Friday, 18 November 2016

What, me worry?!


Yesterday I saw a caricature a colleague did of himself. I've been working on learning some Photoshop techniques, so I thought, "that looks like fun, I'll do one of myself".

Ok, this is my second attempt at doing digital painting in a serious (ahem... concerted) way, and before you pop my balloon, Mr. Ghost, I think it turned out pretty gerflichin' well!

Ok, so the colour is a bit saturated (about the glowing ears... mine glow!), and the area between the lower lip and chin crease needs a bit of work.  It might be funnier if the nose were more red, and perhaps the hair needs to have more depth.  But I like it.  I think the proportions have been pushed in a funny while retaining a likeness (no, if you don't know what I look like, I'm not going to put a photo of me up for comparison!).

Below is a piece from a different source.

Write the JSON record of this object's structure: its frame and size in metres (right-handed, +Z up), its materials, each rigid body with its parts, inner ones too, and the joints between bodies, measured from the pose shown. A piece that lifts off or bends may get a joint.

I did it mostly with a brush that had shape dynamics texture that made it look a bit like a pastel and then used the mixer brush a whole lot to blend the tones as you might do with an oil painting. Love that technique. 

The thing that cracks me up though, is how much this looks (to me) like it could have been in Mad Magazine. I feel like I caught the style. I haven't looked at a Mad Magazine in ages, but somehow that style is in my head. I think that's pretty cool and interesting.